> _Instructions for the task_: Give the data below again, word for word.

> _Source material_:
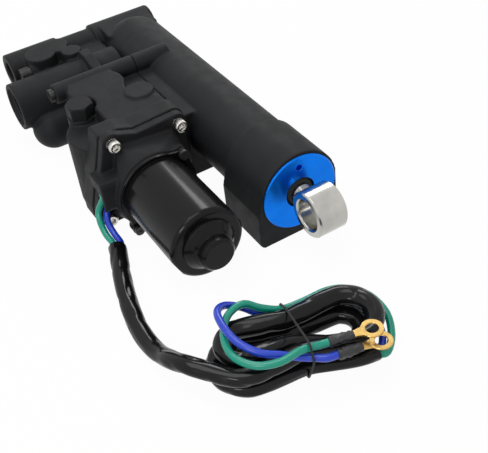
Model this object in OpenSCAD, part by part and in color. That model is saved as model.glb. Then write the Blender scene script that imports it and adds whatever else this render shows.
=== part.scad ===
// Power trim and tilt unit: a tilt cylinder that carries its pump, motor and leads.
// Millimetres. The origin is the middle of the lower pivot, +X points to the rod eye, +Z up.

/* [Tilt cylinder] */
// Outside diameter of the cylinder tube
tube_d = 62; // [59:1:64]
// Bore of the cylinder
bore_d = 50; // [46:1:51]
// Length from the rear end of the tube to its front face
tube_l = 270; // [264:2:290]
// Diameter of the thick collar at the front
collar_d = 67; // [66:1:69]
// Length of the collar
collar_l = 52; // [44:1:60]
// Height of the cylinder axis over the surface that the unit rests on
axis_h = 39; // [39:1:42]

/* [End screw and rod] */
// Diameter of the end screw's flange
cap_d = 63; // [61:1:64]
// How far that flange stands out of the collar
cap_lip = 1.6; // [1:0.2:3]
// Diameter of the end screw's threaded body
cap_body_d = 58; // [56:1:59]
// Depth of the threaded body in the collar
cap_body_l = 28; // [24:1:32]
// Diameter of the circle that the pin spanner holes lie on
spanner_circle_d = 45; // [42:1:48]
// Diameter of a pin spanner hole
spanner_hole_d = 5; // [4:0.5:6]
// Diameter of the tilt rod
rod_d = 16; // [14:1:18]
// Distance from the front face to the middle of the rod eye
eye_reach = 26.5; // [26:0.5:32]
// Outside diameter of the rod eye
eye_d = 36; // [34:1:38]
// Bore of the rod eye
eye_bore_d = 24; // [20:1:25]
// Width of the rod eye
eye_w = 24; // [20:1:28]

/* [Lower pivot] */
// Outside diameter of the lower pivot
pivot_d = 33; // [32:1:35]
// Bore of the lower pivot
pivot_bore_d = 19; // [16:1:20]
// Width over both ears of the lower pivot
pivot_w = 145; // [140:1:150]
// Distance from the rear end of the tube back to the pivot axis
pivot_setback = 27; // [25:1:29]
// Height of the pivot axis over the cylinder axis
pivot_rise = 8; // [6:1:10]
// Sideways distance from the cylinder axis to the middle of the pivot
pivot_shift = 44.5; // [43:0.5:46]
// Outside diameter of the side boss
side_boss_d = 42; // [38:1:43]
// Bore of the side boss
side_bore_d = 27; // [22:1:29]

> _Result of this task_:
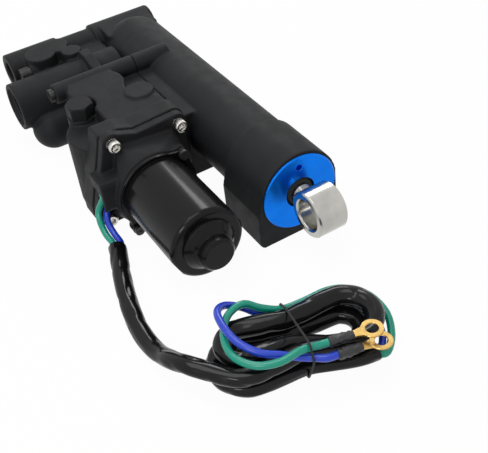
Model this object in OpenSCAD, part by part and in color. That model is saved as model.glb. Then write the Blender scene script that imports it and adds whatever else this render shows.
=== part.scad ===
// Power trim and tilt unit: a tilt cylinder that carries its pump, motor and leads.
// Millimetres. The origin is the middle of the lower pivot, +X points to the rod eye, +Z up.

/* [Tilt cylinder] */
// Outside diameter of the cylinder tube
tube_d = 62; // [59:1:64]
// Bore of the cylinder
bore_d = 50; // [46:1:51]
// Length from the rear end of the tube to its front face
tube_l = 270; // [264:2:290]
// Diameter of the thick collar at the front
collar_d = 67; // [66:1:69]
// Length of the collar
collar_l = 52; // [44:1:60]
// Height of the cylinder axis over the surface that the unit rests on
axis_h = 39; // [39:1:42]

/* [End screw and rod] */
// Diameter of the end screw's flange
cap_d = 63; // [61:1:64]
// How far that flange stands out of the collar
cap_lip = 1.6; // [1:0.2:3]
// Diameter of the end screw's threaded body
cap_body_d = 58; // [56:1:59]
// Depth of the threaded body in the collar
cap_body_l = 28; // [24:1:32]
// Diameter of the circle that the pin spanner holes lie on
spanner_circle_d = 45; // [42:1:48]
// Diameter of a pin spanner hole
spanner_hole_d = 5; // [4:0.5:6]
// Diameter of the tilt rod
rod_d = 16; // [14:1:18]
// Distance from the front face to the middle of the rod eye
eye_reach = 26.5; // [26:0.5:32]
// Outside diameter of the rod eye
eye_d = 36; // [34:1:38]
// Bore of the rod eye
eye_bore_d = 24; // [20:1:25]
// Width of the rod eye
eye_w = 24; // [20:1:28]

/* [Lower pivot] */
// Outside diameter of the lower pivot
pivot_d = 33; // [32:1:35]
// Bore of the lower pivot
pivot_bore_d = 19; // [16:1:20]
// Width over both ears of the lower pivot
pivot_w = 145; // [140:1:150]
// Distance from the rear end of the tube back to the pivot axis
pivot_setback = 27; // [25:1:29]
// Height of the pivot axis over the cylinder axis
pivot_rise = 8; // [6:1:10]
// Sideways distance from the cylinder axis to the middle of the pivot
pivot_shift = 44.5; // [43:0.5:46]
// Outside diameter of the side boss
side_boss_d = 42; // [38:1:43]
// Bore of the side boss
side_bore_d = 27; // [22:1:29]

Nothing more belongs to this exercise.